» What the task requires
Reproduce the entries in full, with no changes.

--- START ---

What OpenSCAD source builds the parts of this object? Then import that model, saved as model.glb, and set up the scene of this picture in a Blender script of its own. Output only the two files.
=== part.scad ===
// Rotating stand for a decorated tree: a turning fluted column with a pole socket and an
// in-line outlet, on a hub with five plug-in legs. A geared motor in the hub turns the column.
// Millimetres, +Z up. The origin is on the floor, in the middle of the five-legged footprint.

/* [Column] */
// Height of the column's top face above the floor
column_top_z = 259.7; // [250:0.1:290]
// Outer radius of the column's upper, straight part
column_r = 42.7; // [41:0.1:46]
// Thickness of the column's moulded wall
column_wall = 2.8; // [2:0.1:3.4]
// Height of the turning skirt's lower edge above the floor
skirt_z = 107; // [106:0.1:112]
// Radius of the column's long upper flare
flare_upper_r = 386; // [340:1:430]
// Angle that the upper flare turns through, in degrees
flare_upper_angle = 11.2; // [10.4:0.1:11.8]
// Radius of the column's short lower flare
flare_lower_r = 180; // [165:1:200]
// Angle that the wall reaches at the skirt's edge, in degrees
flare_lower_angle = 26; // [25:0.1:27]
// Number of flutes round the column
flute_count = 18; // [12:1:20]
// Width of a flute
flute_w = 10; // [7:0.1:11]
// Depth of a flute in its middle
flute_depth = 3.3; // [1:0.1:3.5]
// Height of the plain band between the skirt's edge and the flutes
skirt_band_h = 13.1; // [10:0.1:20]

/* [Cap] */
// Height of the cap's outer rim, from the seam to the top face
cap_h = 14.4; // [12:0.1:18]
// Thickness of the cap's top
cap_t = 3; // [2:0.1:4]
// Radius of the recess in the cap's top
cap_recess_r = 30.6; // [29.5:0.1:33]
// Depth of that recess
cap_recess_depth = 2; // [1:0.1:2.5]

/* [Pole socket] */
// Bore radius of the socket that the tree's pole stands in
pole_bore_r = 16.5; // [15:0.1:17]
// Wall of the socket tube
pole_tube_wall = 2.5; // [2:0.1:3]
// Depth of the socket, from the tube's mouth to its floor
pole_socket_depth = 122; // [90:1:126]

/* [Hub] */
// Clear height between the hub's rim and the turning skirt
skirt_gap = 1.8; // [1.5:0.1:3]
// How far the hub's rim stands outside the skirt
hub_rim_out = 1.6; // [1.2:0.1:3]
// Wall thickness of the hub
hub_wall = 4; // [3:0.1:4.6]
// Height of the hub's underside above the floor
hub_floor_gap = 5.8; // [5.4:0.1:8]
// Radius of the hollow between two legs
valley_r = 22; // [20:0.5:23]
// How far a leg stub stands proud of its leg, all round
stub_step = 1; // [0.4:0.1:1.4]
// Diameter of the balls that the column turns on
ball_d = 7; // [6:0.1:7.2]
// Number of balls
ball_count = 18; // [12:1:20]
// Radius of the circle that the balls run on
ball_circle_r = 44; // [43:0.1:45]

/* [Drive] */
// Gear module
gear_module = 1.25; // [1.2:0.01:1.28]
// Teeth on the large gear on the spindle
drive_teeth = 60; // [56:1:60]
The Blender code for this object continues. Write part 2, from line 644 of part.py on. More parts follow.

--- END ---

» In response
What OpenSCAD source builds the parts of this object? Then import that model, saved as model.glb, and set up the scene of this picture in a Blender script of its own. Output only the two files.
=== part.scad ===
// Rotating stand for a decorated tree: a turning fluted column with a pole socket and an
// in-line outlet, on a hub with five plug-in legs. A geared motor in the hub turns the column.
// Millimetres, +Z up. The origin is on the floor, in the middle of the five-legged footprint.

/* [Column] */
// Height of the column's top face above the floor
column_top_z = 259.7; // [250:0.1:290]
// Outer radius of the column's upper, straight part
column_r = 42.7; // [41:0.1:46]
// Thickness of the column's moulded wall
column_wall = 2.8; // [2:0.1:3.4]
// Height of the turning skirt's lower edge above the floor
skirt_z = 107; // [106:0.1:112]
// Radius of the column's long upper flare
flare_upper_r = 386; // [340:1:430]
// Angle that the upper flare turns through, in degrees
flare_upper_angle = 11.2; // [10.4:0.1:11.8]
// Radius of the column's short lower flare
flare_lower_r = 180; // [165:1:200]
// Angle that the wall reaches at the skirt's edge, in degrees
flare_lower_angle = 26; // [25:0.1:27]
// Number of flutes round the column
flute_count = 18; // [12:1:20]
// Width of a flute
flute_w = 10; // [7:0.1:11]
// Depth of a flute in its middle
flute_depth = 3.3; // [1:0.1:3.5]
// Height of the plain band between the skirt's edge and the flutes
skirt_band_h = 13.1; // [10:0.1:20]

/* [Cap] */
// Height of the cap's outer rim, from the seam to the top face
cap_h = 14.4; // [12:0.1:18]
// Thickness of the cap's top
cap_t = 3; // [2:0.1:4]
// Radius of the recess in the cap's top
cap_recess_r = 30.6; // [29.5:0.1:33]
// Depth of that recess
cap_recess_depth = 2; // [1:0.1:2.5]

/* [Pole socket] */
// Bore radius of the socket that the tree's pole stands in
pole_bore_r = 16.5; // [15:0.1:17]
// Wall of the socket tube
pole_tube_wall = 2.5; // [2:0.1:3]
// Depth of the socket, from the tube's mouth to its floor
pole_socket_depth = 122; // [90:1:126]

/* [Hub] */
// Clear height between the hub's rim and the turning skirt
skirt_gap = 1.8; // [1.5:0.1:3]
// How far the hub's rim stands outside the skirt
hub_rim_out = 1.6; // [1.2:0.1:3]
// Wall thickness of the hub
hub_wall = 4; // [3:0.1:4.6]
// Height of the hub's underside above the floor
hub_floor_gap = 5.8; // [5.4:0.1:8]
// Radius of the hollow between two legs
valley_r = 22; // [20:0.5:23]
// How far a leg stub stands proud of its leg, all round
stub_step = 1; // [0.4:0.1:1.4]
// Diameter of the balls that the column turns on
ball_d = 7; // [6:0.1:7.2]
// Number of balls
ball_count = 18; // [12:1:20]
// Radius of the circle that the balls run on
ball_circle_r = 44; // [43:0.1:45]

/* [Drive] */
// Gear module
gear_module = 1.25; // [1.2:0.01:1.28]
// Teeth on the large gear on the spindle
drive_teeth = 60; // [56:1:60]
The Blender code for this object continues. Write part 2, from line 644 of part.py on. More parts follow.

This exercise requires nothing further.